Numerical Analysis on the Structural Behavior of a Non-Engaging CFRP Bellows Coupling for Propulsion Technology

Abstract

Fiber reinforced polymers (FRP) are used in a widespread range, for example in aerospace, mobility or wind energy applications due to their excellent quality profile. Moreover, rotating machine elements, which are applied in dynamic processes, require a primarily high stiffness combined with an elastic behavior. Novel FRP components or modern hybrid structures lead to a lower energy consumption of the entire mechanical system.

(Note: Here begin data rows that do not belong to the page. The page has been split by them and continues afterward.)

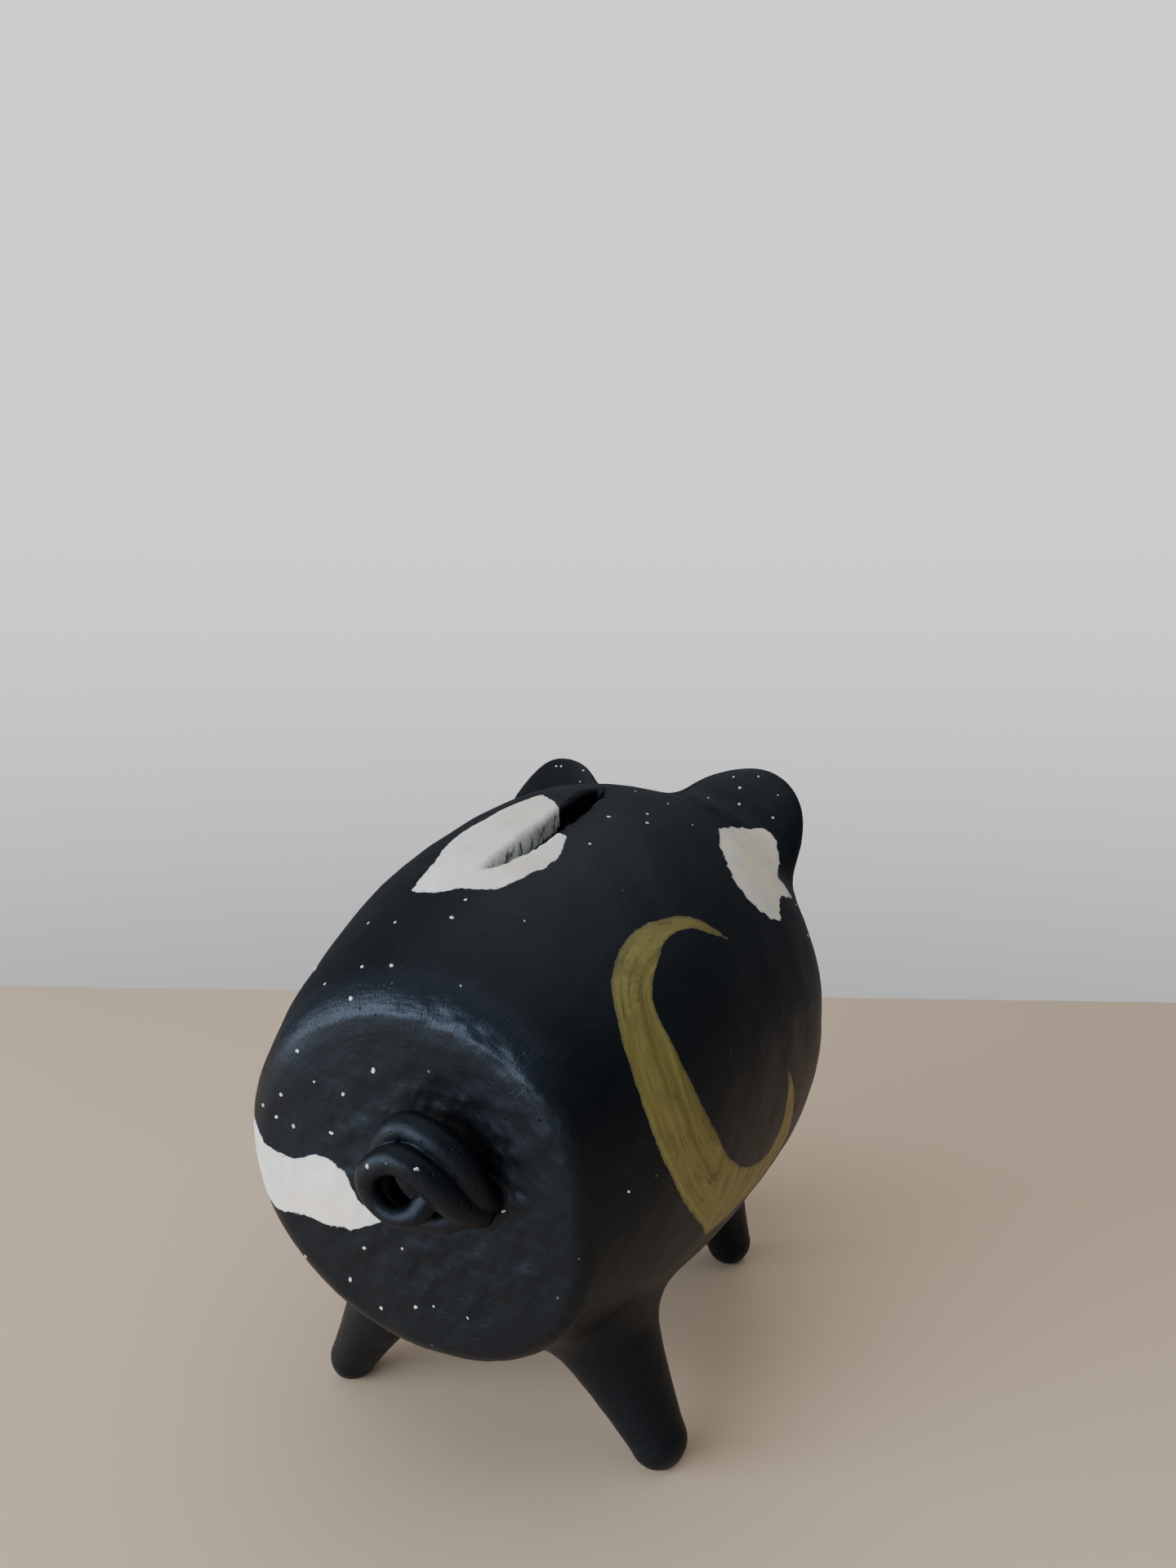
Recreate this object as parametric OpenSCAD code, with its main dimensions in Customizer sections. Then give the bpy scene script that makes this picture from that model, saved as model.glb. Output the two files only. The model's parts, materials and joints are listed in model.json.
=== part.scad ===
// Hand-built clay piggy bank: a thrown hollow barrel closed by a flat slab at the rear, with luted
// legs, ears, snout, eye pellets and coiled tail, a coin slot in the back and a rubber belly stopper.
// Frame: origin at the centre of the footprint on the table, +Y towards the snout, +Z up.
// "Body axes" below means the barrel's own axes: y runs forward from the rear face along the barrel,
// and the barrel leans nose-up by barrel_lean.

/* [Barrel] */
// Largest diameter of the barrel
body_d = 100; // [90:1:115]
// Distance from the rear face to the fattest section
belly_y = 77; // [70:1:85]
// Distance from the fattest section to the closed front end
nose_l = 61; // [55:1:70]
// Diameter that the barrel narrows to at the rear face
rear_d = 67; // [62:1:72]
// Rounding of the rear edge
edge_r = 5; // [3:0.5:5.5]
// Depth of the shallow dish in the rear face
dish_depth = 1; // [0.4:0.1:1.5]
// Wall thickness of the barrel
wall = 6; // [4.5:0.5:7]
// Height of the barrel's axis at the rear face
axis_h = 61.7; // [60:0.1:66]
// Nose-up lean of the barrel, in degrees
barrel_lean = 4; // [0:0.5:6]

/* [Coin slot] */
// Length of the slot
slot_l = 49; // [40:1:54]
// Width of the slot
slot_w = 5.8; // [5:0.1:7]
// Distance from the rear face to the middle of the slot, along the barrel
slot_y = 57.5; // [52:0.5:64]
// How far the slot's middle sits to the right of the centre line
slot_x = 2.2; // [0:0.1:3]

/* [Legs] */
// Radius of a foot's rounded end
foot_r = 5.5; // [5:0.1:6]
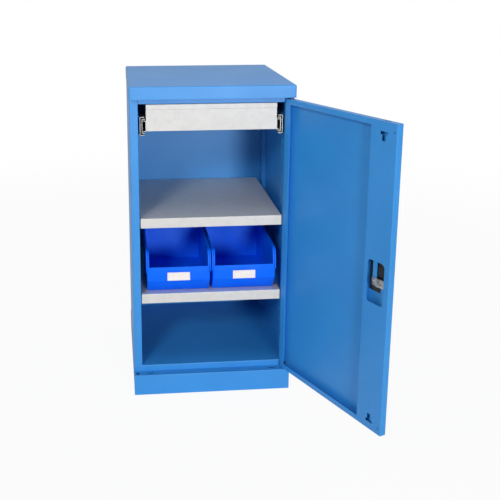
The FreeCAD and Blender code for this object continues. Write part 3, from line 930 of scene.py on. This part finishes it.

In this respect, a shaft coupling between two shafts depicts an exemplary machine element for a possible application of FRP. This paper deals with the numerical analysis on the structural behavior of a non-engaging bellows coupling made of prepreg-based carbon fiber reinforced polymers (CFRP) for propulsion technology. The presented concept is based on the methodological construction approach for the fulfillment of the compensation and connection functionality. A very high torsional stiffness as well as a certain bending flexibility of the whole coupling geometry is required due to the connection of two torsion-loaded structures. Specific geometrical design variables could be identified with the finite elements method (FEM) and the design of experiments (DoE), which have a significant influence on the structure mechanical behavior of the CFRP bellows coupling. Based on a variable identification scheme according to Shainin, the influence of various geometrical design factors on the structural performance of the CFRP bellows coupling was evaluated.